Stated problem: Every line in the listing below from the one with "for face, claw" through the one with "imported = [obj" is to be reproduced exactly, both ends included; leave out the rest.

Recorded information:

==*==

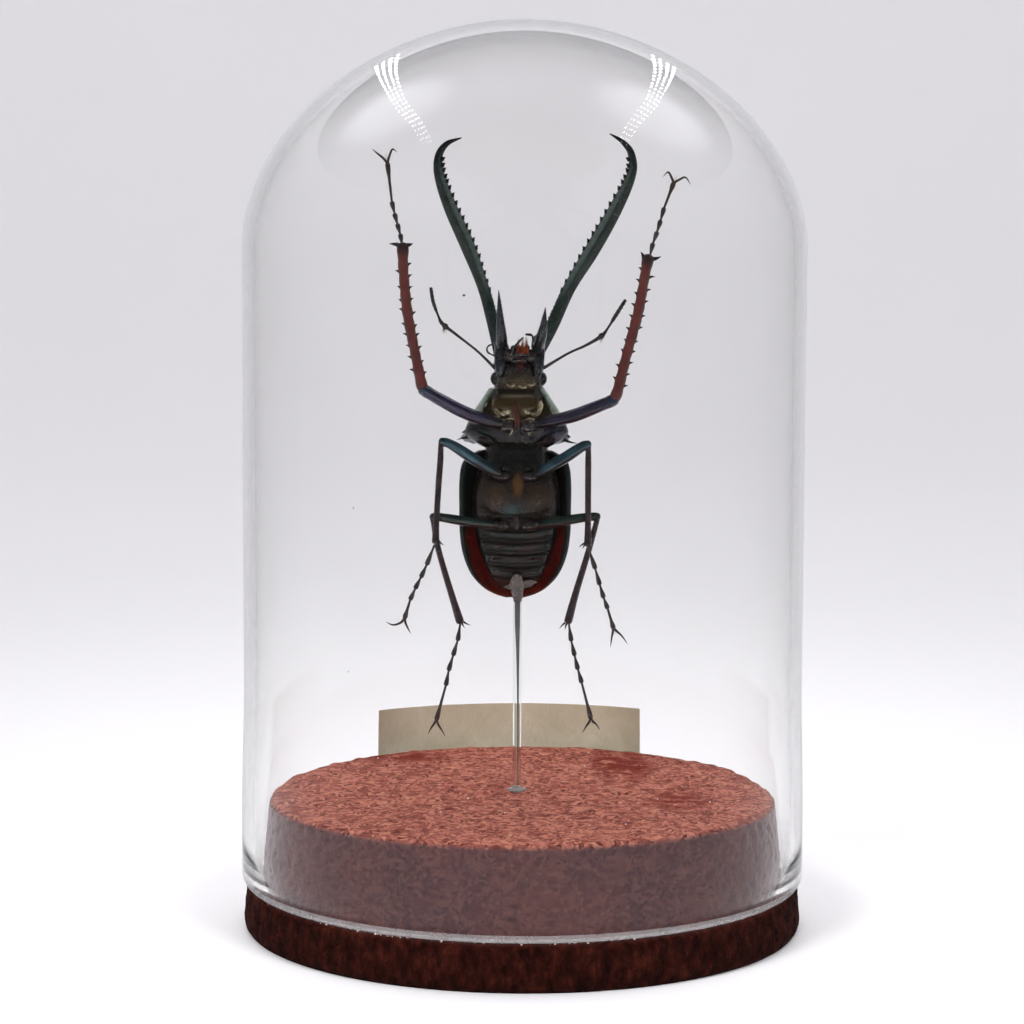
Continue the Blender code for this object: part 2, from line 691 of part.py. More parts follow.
LEGS = {
    "front_left": {
        "thigh": (
            (-2.9, -2.6, 90.4, 0.85),
            (-6.0, -3.5, 90.9, 1.0),
            (-10.4, -4.4, 92.5, 1.15),
            (-14.9, -5.1, 94.9, 1.15),
            (-17.8, -5.3, 96.5, 1.05),
        ),
        "shin": ((-19.1, -5.6, 102.7, 0.9), (-20.5, -6.0, 110.2, 0.92),
                 (-21.2, -6.2, 117.9, 0.88), (-21.3, -6.3, 121.6, 1.1)),
        "foot": ((-21.6, -6.2, 122.9), (-22.1, -6.1, 125.0), (-22.7, -6.0, 127.1),
                 (-23.1, -6.0, 128.8), (-24.0, -5.6, 136.2)),
        "claws": (((-25.3, -5.8, 137.4), (-26.1, -6.2, 138.1)),
                  ((-23.2, -5.9, 138.0), (-22.5, -6.4, 137.7))),
        "spurs": ((-23.4, -6.3, 122.0), (-19.7, -6.3, 122.0)),
    },
    "front_right": {
        "thigh": (
            (0.9, -2.6, 90.4, 0.85),
            (4.3, -3.5, 90.9, 1.0),
            (8.7, -4.4, 92.0, 1.15),
            (13.0, -5.1, 93.7, 1.15),
            (15.9, -5.3, 94.8, 1.05),
        ),
        "shin": ((18.0, -5.6, 102.7, 0.9), (19.9, -5.9, 110.0, 0.92),
                 (21.1, -6.2, 116.8, 0.88), (21.6, -6.3, 119.7, 1.1)),
        "foot": ((22.3, -6.2, 122.0), (23.1, -6.1, 124.1), (23.7, -6.0, 126.2),
                 (24.3, -5.9, 128.4), (26.0, -5.6, 132.9)),
        "claws": (((25.1, -5.8, 134.5), (24.3, -6.4, 134.0)),
                  ((28.0, -6.0, 133.7), (28.8, -6.4, 132.6))),
        "spurs": ((20.4, -6.3, 120.2), (23.7, -6.3, 119.6)),
    },
    "middle_left": {
        "thigh": (
            (-3.6, -3.0, 81.3, 0.7),
            (-5.6, -3.3, 82.2, 0.93),
            (-9.8, -4.4, 84.9, 1.0),
            (-13.0, -5.3, 87.0, 0.85),
            (-14.5, -5.6, 87.5, 0.65),
        ),
        "shin": ((-14.7, -5.8, 84.1, 0.54), (-15.0, -6.0, 79.9, 0.54),
                 (-15.4, -6.4, 72.5, 0.54), (-15.5, -6.5, 69.9, 0.7)),
        "foot": ((-17.0, -6.6, 65.5), (-18.0, -6.6, 63.6), (-19.0, -6.7, 61.6),
                 (-19.9, -6.7, 59.6), (-20.9, -6.8, 56.3)),
        "claws": (((-22.6, -7.0, 55.0), (-24.0, -7.6, 55.4)),
                  ((-20.6, -7.0, 54.5), (-19.9, -7.4, 53.7))),
        "spurs": ((-14.1, -6.9, 69.5), (-14.9, -7.6, 69.2)),
    },
    "middle_right": {
        "thigh": (
            (1.0, -3.0, 81.3, 0.7),
            (3.3, -3.3, 82.1, 0.93),
            (7.2, -4.4, 84.5, 1.0),
            (10.3, -5.3, 86.6, 0.9),
            (11.4, -5.6, 87.1, 0.65),
        ),
        "shin": ((11.4, -5.8, 83.9, 0.54), (11.4, -6.0, 80.0, 0.54),
                 (11.4, -6.4, 72.6, 0.54), (11.4, -6.5, 69.5, 0.7)),
        "foot": ((12.7, -6.6, 65.2), (13.5, -6.6, 62.4), (14.2, -6.7, 60.1),
                 (14.9, -6.7, 58.2), (16.0, -6.8, 54.6)),
        "claws": (((15.8, -7.0, 52.9), (15.6, -7.4, 51.5)),
                  ((17.4, -7.0, 53.2), (18.4, -7.4, 52.0))),
        "spurs": ((9.9, -6.9, 69.1), (10.9, -7.6, 68.8)),
    },
    "hind_left": {
        "thigh": (
            (-3.4, -2.6, 72.3, 0.6),
            (-6.7, -2.7, 72.6, 0.72),
            (-10.8, -2.7, 73.1, 0.86),
            (-14.5, -2.8, 73.7, 0.78),
            (-16.2, -2.8, 73.8, 0.65),
        ),
        "shin": ((-15.5, -2.9, 69.6, 0.52), (-14.5, -3.0, 65.7, 0.54),
                 (-12.4, -3.3, 58.8, 0.62), (-11.3, -3.4, 55.3, 0.8)),
        "foot": ((-11.6, -3.5, 51.9), (-12.4, -3.5, 49.2), (-13.2, -3.6, 46.5),
                 (-13.7, -3.7, 43.8), (-15.4, -3.8, 37.5)),
        "claws": (((-16.2, -4.0, 36.6), (-16.8, -4.4, 35.7)),
                  ((-14.7, -4.0, 36.0), (-13.9, -4.4, 35.1))),
        "spurs": ((-9.5, -3.4, 54.6), (-10.6, -4.6, 54.3)),
    },
    "hind_right": {
        "thigh": (
            (0.8, -2.6, 72.3, 0.6),
            (4.0, -2.7, 72.7, 0.72),
            (7.8, -2.7, 73.3, 0.86),
            (11.5, -2.8, 73.9, 0.78),
            (13.2, -2.8, 74.0, 0.65),
        ),
        "shin": ((12.3, -2.9, 70.3, 0.52), (11.3, -3.0, 66.7, 0.54),
                 (9.3, -3.3, 60.0, 0.62), (8.1, -3.4, 55.4, 0.8)),
        "foot": ((8.6, -3.5, 51.9), (9.2, -3.5, 49.3), (9.8, -3.6, 46.8),
                 (10.5, -3.7, 44.4), (12.2, -3.8, 37.9)),
        "claws": (((11.5, -4.0, 36.7), (10.8, -4.4, 35.7)),
                  ((13.0, -4.0, 37.1), (13.7, -4.4, 36.2))),
        "spurs": ((6.6, -3.4, 54.3), (7.4, -4.6, 54.0)),
    },
}
THIGH_STEPS = 7
FRONT_SHIN_STEPS = 19
SHIN_STEPS = 8
SPINE_LENGTH = 0.6
SPINE_LEAN = 0.3
JOINT_GAP = 0.15
KNEE_ROOM = 0.22
KNEE_CAP = 0.4
KNEE_CAP_SHARE = 0.5
SHIN_ROOT = 0.45
FRONT_SHIN_ROOT = 0.62
ANKLE_ROOM = 0.1
JOINT_NARROW = 0.26
JOINT_WIDE = 0.4
# Places along a foot joint, as a share of its length, with the half width there
JOINT_STATIONS = ((0.0, JOINT_NARROW), (0.8, JOINT_WIDE))
CLAW_JOINT_STATIONS = ((0.0, JOINT_NARROW), (0.55, JOINT_NARROW), (0.9, 0.5), (1.0, 0.42))
CLAW_SIZES = (0.24, 0.08)


def step_from(point, radius, target):
    """The place where the next joint starts, just clear of the round end of this one."""
    start = Vector(point[:3])
    return start + (Vector(target[:3]) - start).normalized() * (radius + JOINT_GAP)


def thigh_shape(layout):
    route = spline(layout["thigh"], THIGH_STEPS)
    end = Vector(route[-1][:3])
    forward, _ = directions(route)[-1]
    cap = end + forward * KNEE_CAP
    return limb(route + [(*cap, KNEE_CAP_SHARE * route[-1][3])])


def shin_shape(layout, spiny):
    knee = layout["thigh"][-1]
    start = step_from(knee, knee[3] + KNEE_ROOM, layout["shin"][0])
    steps = FRONT_SHIN_STEPS if spiny else SHIN_STEPS
    root = FRONT_SHIN_ROOT if spiny else SHIN_ROOT
    route = spline([(*start, root)] + list(layout["shin"]), steps)
    shin = limb(route)
    tips = [Vector(tip) for tip in layout["spurs"]]
    if spiny:
        ways = directions(route)
        for i in range(2, steps - 2):
            x, y, z, half_width = (0.5 * (a + b) for a, b in zip(route[i], route[i + 1]))
            forward, across = ways[i]
            side = 1.0 if i % 2 else -1.0
            reach = across * (side * (half_width + SPINE_LENGTH))
            tips.append(Vector((x, y, z)) + reach + forward * (SPINE_LEAN * SPINE_LENGTH))
    pull_spines(shin, tips)
    return shin


def foot_shape(layout):
    """Five joints, each narrow at its root and wide near its end, and two hooked claws."""
    ankle = layout["shin"][-1]
    joints = [step_from(ankle, ANKLE_ROOM, layout["foot"][0])]
    joints += [Vector(point) for point in layout["foot"]]
    route = []
    for i, (here, there) in enumerate(zip(joints, joints[1:])):
        last = i == len(joints) - 2
        stations = CLAW_JOINT_STATIONS if last else JOINT_STATIONS
        route += [(*here.lerp(there, share), width) for share, width in stations]
    foot = limb(route)
    foot.verts.ensure_lookup_table()
    end_ring = foot.verts[-LEG_SIDES:]
    cap = next(f for f in foot.faces if set(f.verts) == set(end_ring))
    halves = bmesh.utils.face_split(cap, end_ring[1], end_ring[4])
    faces = sorted((halves[0], cap), key=lambda f: f.calc_center_median().x)
    claws = sorted(layout["claws"], key=lambda claw: claw[-1][0])
    for face, claw in zip(faces, claws):
        draw_out(foot, face, [(*point, size) for point, size in zip(claw, CLAW_SIZES)])
    return foot


def build_legs(materials):
    for name, layout in LEGS.items():
        front = name.startswith("front")
        thigh_look = "violet" if front else "green"
        shin_look = "red_leg" if front else "dark_leg"
        add_piece(f"{name}_femur", thigh_shape(layout), materials[thigh_look])
        add_piece(f"{name}_tibia", shin_shape(layout, front), materials[shin_look])
        add_piece(f"{name}_tarsus", foot_shape(layout), materials["dark_leg"])


def main():
    clear_scene()
    materials = make_materials()
    build_stand(materials)
    build_dome(materials)
    build_rod(materials)
    build_label(materials)
    build_body(materials)
    build_belly_glue(materials)
    build_mouth(materials)
    build_legs(materials)


main()
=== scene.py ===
"""Looks of a stag beetle held upright on a clear rod, on a cork stand under a glass dome.

Lengths are millimetres until a mesh is made. The beetle's belly faces -Y, and left is -X.
"""
import math
import random

import bmesh
import bpy
import numpy as np
from mathutils import Matrix, Vector, noise


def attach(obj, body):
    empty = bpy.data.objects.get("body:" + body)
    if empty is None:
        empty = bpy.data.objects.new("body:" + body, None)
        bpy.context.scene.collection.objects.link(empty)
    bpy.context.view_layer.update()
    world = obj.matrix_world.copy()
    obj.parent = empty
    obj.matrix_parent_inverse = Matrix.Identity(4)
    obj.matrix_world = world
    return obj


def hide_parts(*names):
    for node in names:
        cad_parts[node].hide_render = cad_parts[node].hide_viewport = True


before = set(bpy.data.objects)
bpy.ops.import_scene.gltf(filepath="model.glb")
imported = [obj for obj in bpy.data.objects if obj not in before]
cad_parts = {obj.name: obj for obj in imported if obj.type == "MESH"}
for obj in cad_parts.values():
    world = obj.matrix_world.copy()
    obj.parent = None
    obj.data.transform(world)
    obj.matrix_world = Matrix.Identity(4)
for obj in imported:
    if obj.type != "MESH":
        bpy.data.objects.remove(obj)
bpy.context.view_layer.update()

MM = 0.001
BELLY = np.array([0.0, -1.0, 0.0])
# Middle of the beetle's body, of its head and of the rod, and the depth where its sides are widest
BODY_X = -1.3
HEAD_X = -0.95
ROD_X = -1.0
MARGIN_Y = 3.0
ROD_RADIUS = 0.75
ROD_TOP = 62.3
STAND_TOP = 24.0
FLANGE_TOP = 8.0
DOME_RADIUS = 50.0
DOME_FLARE = 0.5
DOME_WALL = 2.2
DOME_SHOULDER = 121.5
CROWN_HEIGHT = 40.0
CROWN_FULLNESS = 1.9
LABEL_FROM, LABEL_TO = -35.2, 28.1
LABEL_FOOT, LABEL_HEIGHT = 20.55, 11.0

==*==

Answer for this exercise:
    for face, claw in zip(faces, claws):
        draw_out(foot, face, [(*point, size) for point, size in zip(claw, CLAW_SIZES)])
    return foot


def build_legs(materials):
    for name, layout in LEGS.items():
        front = name.startswith("front")
        thigh_look = "violet" if front else "green"
        shin_look = "red_leg" if front else "dark_leg"
        add_piece(f"{name}_femur", thigh_shape(layout), materials[thigh_look])
        add_piece(f"{name}_tibia", shin_shape(layout, front), materials[shin_look])
        add_piece(f"{name}_tarsus", foot_shape(layout), materials["dark_leg"])


def main():
    clear_scene()
    materials = make_materials()
    build_stand(materials)
    build_dome(materials)
    build_rod(materials)
    build_label(materials)
    build_body(materials)
    build_belly_glue(materials)
    build_mouth(materials)
    build_legs(materials)


main()
=== scene.py ===
"""Looks of a stag beetle held upright on a clear rod, on a cork stand under a glass dome.

Lengths are millimetres until a mesh is made. The beetle's belly faces -Y, and left is -X.
"""
import math
import random

import bmesh
import bpy
import numpy as np
from mathutils import Matrix, Vector, noise


def attach(obj, body):
    empty = bpy.data.objects.get("body:" + body)
    if empty is None:
        empty = bpy.data.objects.new("body:" + body, None)
        bpy.context.scene.collection.objects.link(empty)
    bpy.context.view_layer.update()
    world = obj.matrix_world.copy()
    obj.parent = empty
    obj.matrix_parent_inverse = Matrix.Identity(4)
    obj.matrix_world = world
    return obj


def hide_parts(*names):
    for node in names:
        cad_parts[node].hide_render = cad_parts[node].hide_viewport = True


before = set(bpy.data.objects)
bpy.ops.import_scene.gltf(filepath="model.glb")
imported = [obj for obj in bpy.data.objects if obj not in before]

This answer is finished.